Right, but don't forget that you still need to multiply by y.

 

[reardear]

Right, but don't forget that you still need to multiply by y.

Yeah. So at this point would I use summation for the \(\displaystyle y(1)\) piece you mentioned?

\(\displaystyle \frac{dy}{dx} = y[49.5]\)

 

[daon2]

Yeah. So at this point would I use summation for the \(\displaystyle y(1)\) piece you mentioned?

\(\displaystyle \frac{dy}{dx} = y[49.5]\)

Yup!

 

[reardear]

Yup!

Okay! So I got
\(\displaystyle y = 2^{4.1873775}\)
\(\displaystyle y\prime = 2^{4.1873775}(49.5)\)
\(\displaystyle y\prime = 901.844\)

Not sure how exact I could be since no decimal places were mentioned. Is there a different way I should be doing it?

 

[daon2]

It asked for an exact answer. The only way to state it would be an ugly way, or by means of substitution.

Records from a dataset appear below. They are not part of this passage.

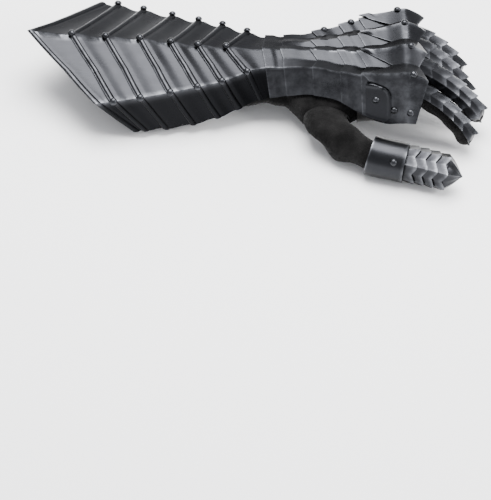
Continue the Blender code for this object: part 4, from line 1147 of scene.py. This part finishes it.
def leather_material(name, colour, patch, sheen, rough, relief, rim, gleam):
    """Leather or suede: patches of its colour, a soft sheen and a napped or grained surface."""
    if name in bpy.data.materials:
        return bpy.data.materials[name]
    material, tree, shader = new_material(name)
    node = place_group(tree, "leather_nap", nap_group, {"Patch Scale": patch})
    clouds = map_node(tree, node.outputs["Patch"], (0.38, 0.62))
    toned = mix_colour(tree, clouds, shade(colour, 0.25), shade(colour, 3.0))
    toned = mix_colour(tree, math_node(tree, "MULTIPLY", node.outputs["Fibre"], 0.5), toned,
                       shade(colour, 2.6))
    if rim:
        wear = tree.nodes.new("ShaderNodeAttribute")
        wear.attribute_name = "wear"
        toned = mix_colour(tree, math_node(tree, "MULTIPLY", wear.outputs["Fac"], 0.7), toned,
                           shade(colour, rim))
    tree.links.new(toned, shader.inputs["Base Color"])
    tree.links.new(map_node(tree, node.outputs["Patch"], (0.0, 1.0), rough), shader.inputs["Roughness"])
    shader.inputs["Sheen Weight"].default_value = sheen
    shader.inputs["Sheen Roughness"].default_value = 0.35
    shader.inputs["Specular IOR Level"].default_value = gleam
    bump(tree, shader, node.outputs["Relief"], relief, LEATHER_RELIEF)
    return material


def steel():
    """Blackened steel and its slot in the record."""
    sizes = bpy.context.scene.gauntlet
    return metal_material("plate_finish", sizes.steel_colour, sizes.worn_and_painted_light_colour, 0.75, (0.22, 0.40),
                          22.0, 0.12), "blackened_steel"


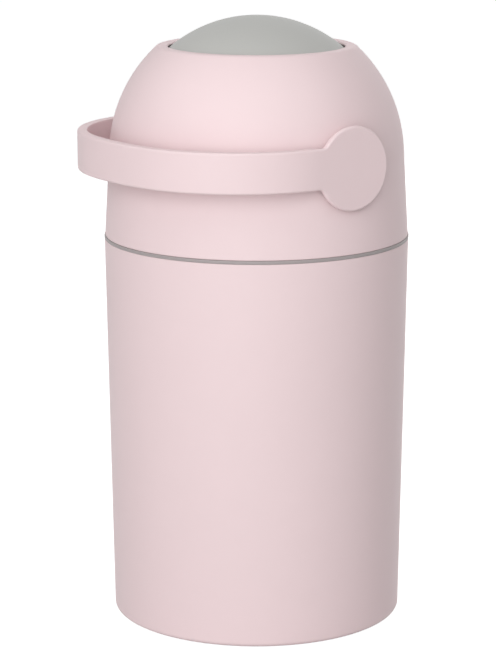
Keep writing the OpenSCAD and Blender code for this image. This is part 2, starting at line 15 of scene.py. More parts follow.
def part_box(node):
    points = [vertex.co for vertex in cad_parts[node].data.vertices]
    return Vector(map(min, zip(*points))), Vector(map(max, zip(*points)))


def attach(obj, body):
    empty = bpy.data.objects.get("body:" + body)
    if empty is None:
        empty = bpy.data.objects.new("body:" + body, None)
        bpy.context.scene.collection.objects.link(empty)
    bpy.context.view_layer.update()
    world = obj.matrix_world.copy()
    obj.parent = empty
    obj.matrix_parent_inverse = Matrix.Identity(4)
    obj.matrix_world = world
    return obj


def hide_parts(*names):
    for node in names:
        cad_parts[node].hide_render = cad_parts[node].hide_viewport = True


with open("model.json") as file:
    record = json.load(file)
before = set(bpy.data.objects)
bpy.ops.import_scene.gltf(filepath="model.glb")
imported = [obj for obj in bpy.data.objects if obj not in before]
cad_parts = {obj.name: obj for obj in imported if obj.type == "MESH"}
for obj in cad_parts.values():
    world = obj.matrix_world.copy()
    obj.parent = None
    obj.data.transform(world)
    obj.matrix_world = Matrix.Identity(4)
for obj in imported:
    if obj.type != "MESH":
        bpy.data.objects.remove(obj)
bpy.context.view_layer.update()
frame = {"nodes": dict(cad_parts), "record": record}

bl_info = {
    "name": "Nappy bin looks",
    "version": (1, 0, 0),
    "blender": (4, 5, 0),
    "location": "View3D > Sidebar > Nappy bin",
    "description": "Builds the moulded shells, the handle, the screws and the finishes of a nappy bin",
    "category": "Object",
}

BEHAVIOUR = frame["record"]["behaviour"]
PIVOT_Z = next(joint["pos_m"][2] for joint in BEHAVIOUR["joints"] if joint["name"] == "handle_flip")
FINISH = {}

# Steps round a turned body or a bar
TURN_STEPS = 192
FINE_STEPS = 256
SCREW_STEPS = 32
HOLE_STEPS = 48
BAR_STEPS = 96
BOSS_STEPS = 64
HEXAGON = 6
SECTOR_STEP = 2  # degrees

# Support points beside a rounding, and the shares of an edge that roundings and supports may take
SUPPORT = 0.0006
FINE_SUPPORT = 0.0002
MOST_ROUNDED = 0.45
MOST_SUPPORTED = 0.3

# Small roundings
FINE_ROUND = 0.0002
SMALL_ROUND = 0.0003
SOFT_ROUND = 0.0004

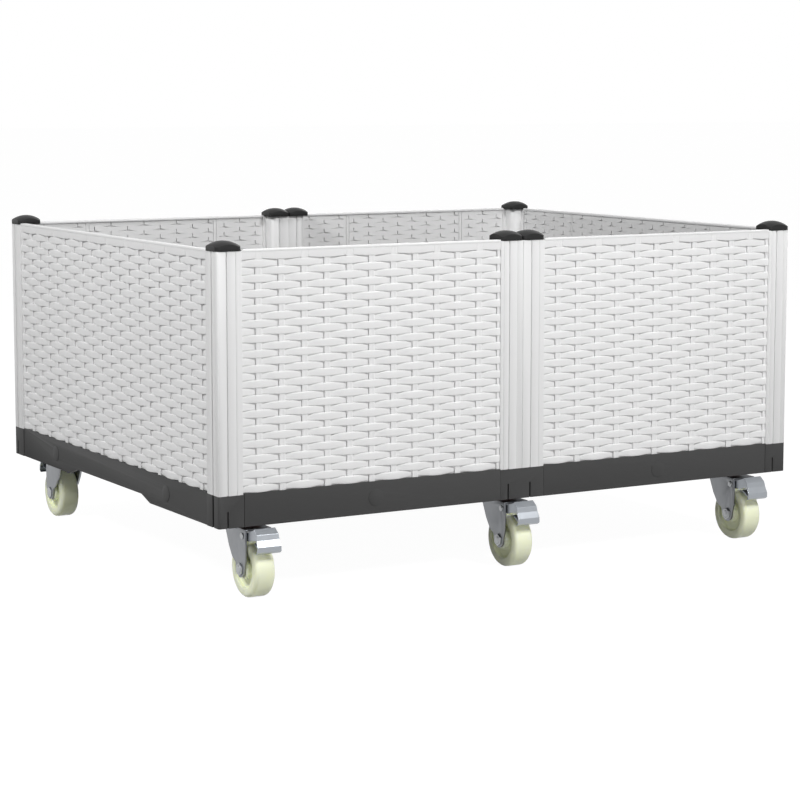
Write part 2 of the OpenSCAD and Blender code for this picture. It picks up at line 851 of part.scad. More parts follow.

\(\displaystyle \frac{99}{2}\cdot 2^{\left(\frac{1}{2}+\frac{1}{3}+\cdots+\frac{1}{100}\right)} = 99\cdot 2^{\left(\frac{1}{2}+\frac{1}{3}+\cdots+\frac{1}{100}\right)-1}\)

The value of \(\displaystyle H_{100}=1+\frac{1}{2}+\frac{1}{3}+\cdots+\frac{1}{100}\) is called the 100th harmonic number. Named so for the harmonic series. So your power of 2 is \(\displaystyle H_{100}-2\). Letting r be this value (and explicitly stating so), you may write the exact answer as \(\displaystyle 99\cdot 2^r\)

 

[reardear]

It asked for an exact answer. The only way to state it would be an ugly way, or by means of substitution.

\(\displaystyle \frac{99}{2}\cdot 2^{\left(\frac{1}{2}+\frac{1}{3}+\cdots+\frac{1}{100}\right)} = 99\cdot 2^{\left(\frac{1}{2}+\frac{1}{3}+\cdots+\frac{1}{100}\right)-1}\)

The value of \(\displaystyle H_{100}=1+\frac{1}{2}+\frac{1}{3}+\cdots+\frac{1}{100}\) is called the 100th harmonic number. Named so for the harmonic series. So your power of 2 is \(\displaystyle H_{100}-2\). Letting r be this value (and explicitly stating so), you may write the exact answer as \(\displaystyle 99\cdot 2^r\)

I found out just leaving the fractions in the exponent was good enough ! Thank you for your help!